News, Press Releases, and Hot Topics

Big data means big worries says law professor Frank Pasquale.

November 26, 2014    |  

With each click of the mouse, people leave one more digital footprint, one more clue for big data brokers to scrutinize work habits and Internet behaviors.

Who is using this incredible wealth of information, and how?

Leaks, whistleblowers, and legal disputes have highlighted self-serving and reckless behavior by Silicon Valley and Wall Street, behavior that has a major impact on individuals as well as the overall economy.

In The Black Box Society, University of Maryland Francis King Carey School of Law Professor Frank Pasquale explores the enterprise of big data—an industry shrouded in secrecy but thought to be neutral and technical—to shed new light on automated judgment. The Black Box Society, was cited in the White House Report on Big Data.

 

University of Maryland Francis King Carey School of Law Professor Frank Pasquale

University of Maryland Francis King Carey School of Law Professor Frank Pasquale

Pasquale exposes how powerful interests abuse secrecy for profit and explains ways to rein them in, demanding transparency as the first step. The Black Box Society argues society should know how the data is being used—and to set limits on how big data affects lives.

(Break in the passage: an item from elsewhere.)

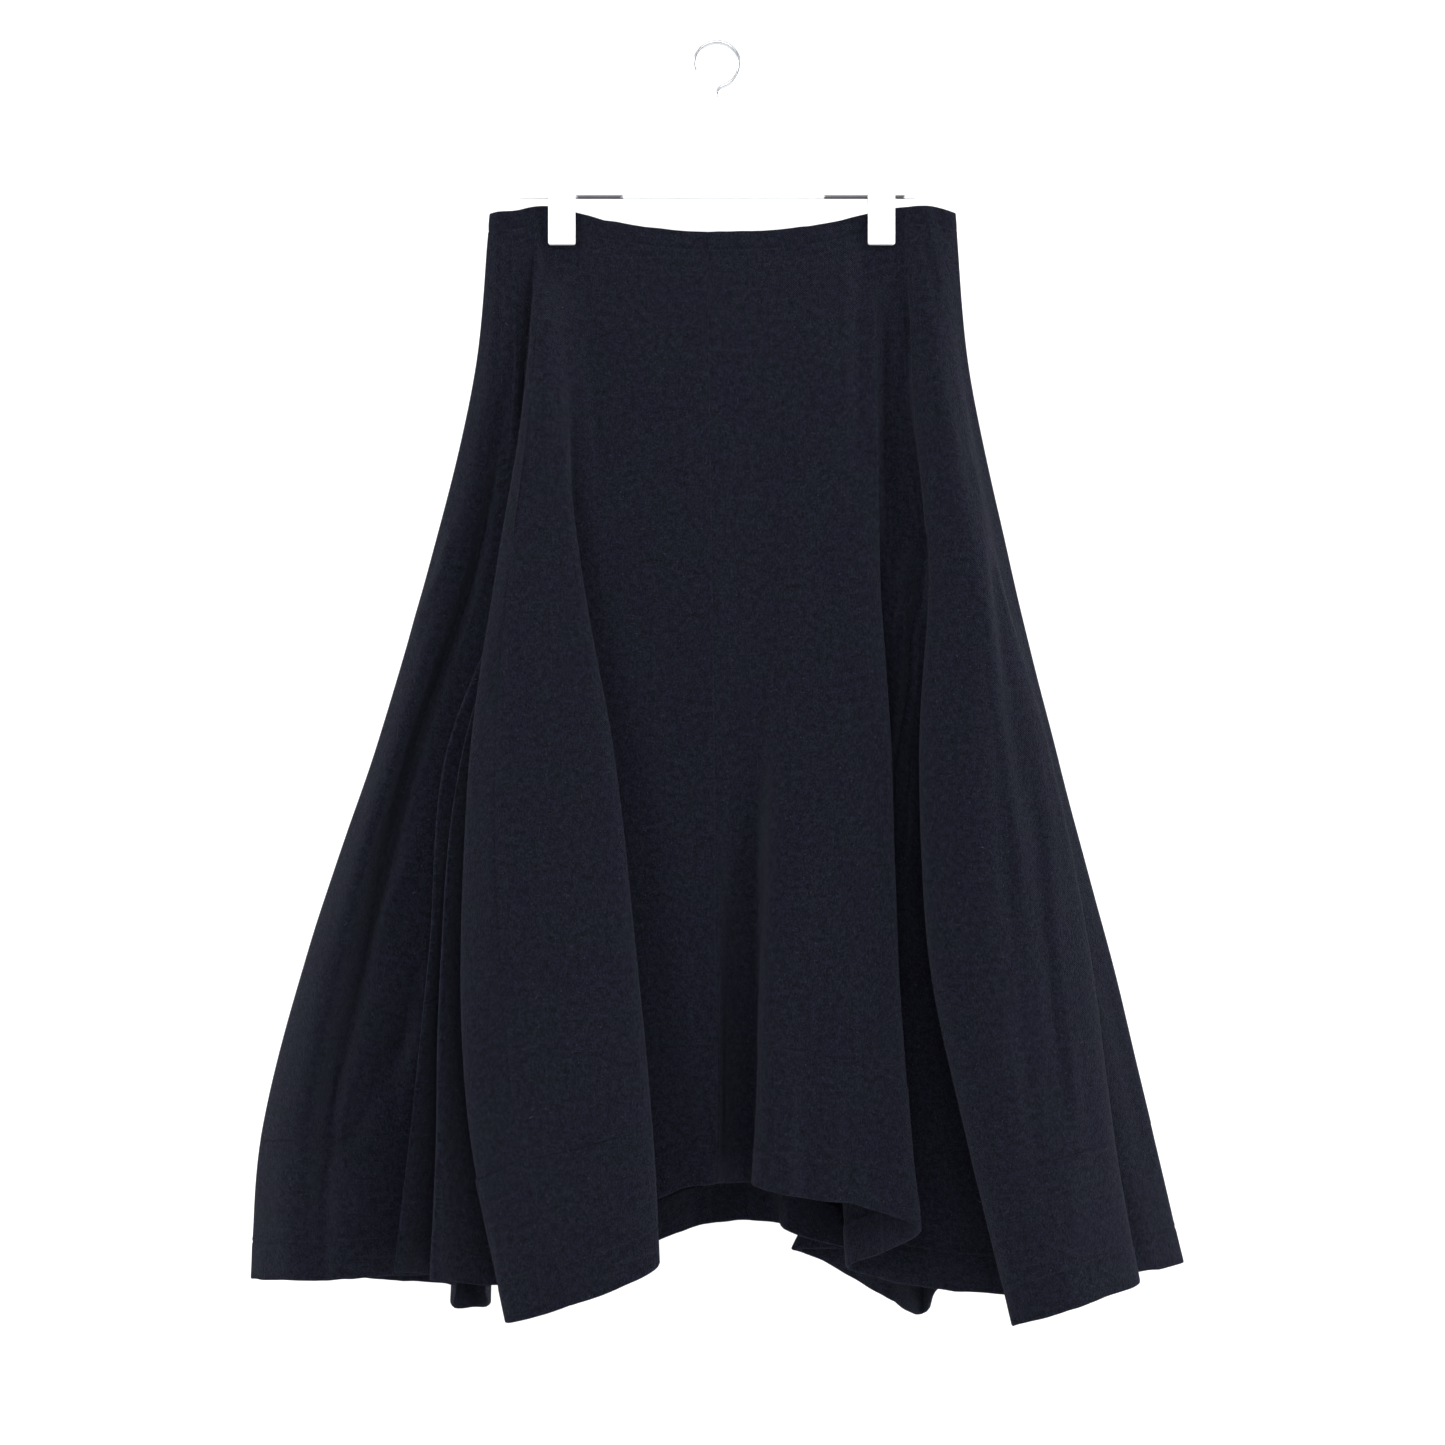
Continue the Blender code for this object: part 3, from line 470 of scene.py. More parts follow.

A national expert on information law and big data, Pasquale addressed data policy in the health care industry over the summer. In June, Pasquale and Professor Melissa M. Goldstein of George Washington University’s School of Public Health presented a report on a panel titled “Exploring Legal Challenges to Fulfilling the Potential of mHealth in a Safe and Responsible Environment,” to members of the American Association for the Advancement of Science (AAAS) Working Group on mHealth (the use of mobile communications in health care).

The panel focused on regulation, guidelines, and policies relating to mHealth which raise questions about the type of regulatory framework that will strike the right balance between facilitating innovation and deployment of new technologies, while at the same time protecting patient safety.

Pasquale also presented on data policy at the Health Privacy Summit at Georgetown Law Center in June. The Summit focused on patient identification issues, mobile application privacy, international cybersecurity, and research data. Pasquale spoke on a panel titled “Privacy, Big Data, and Mobile: Technologies Operating Outside HIPAA Protection.”

Pasquale is a member of the Council for Big Data, Ethics, and Society, a national committee of academics in data science, law, informatics, and social science, supported through a grant by the National Science Foundation as part of the National Big Data Initiative.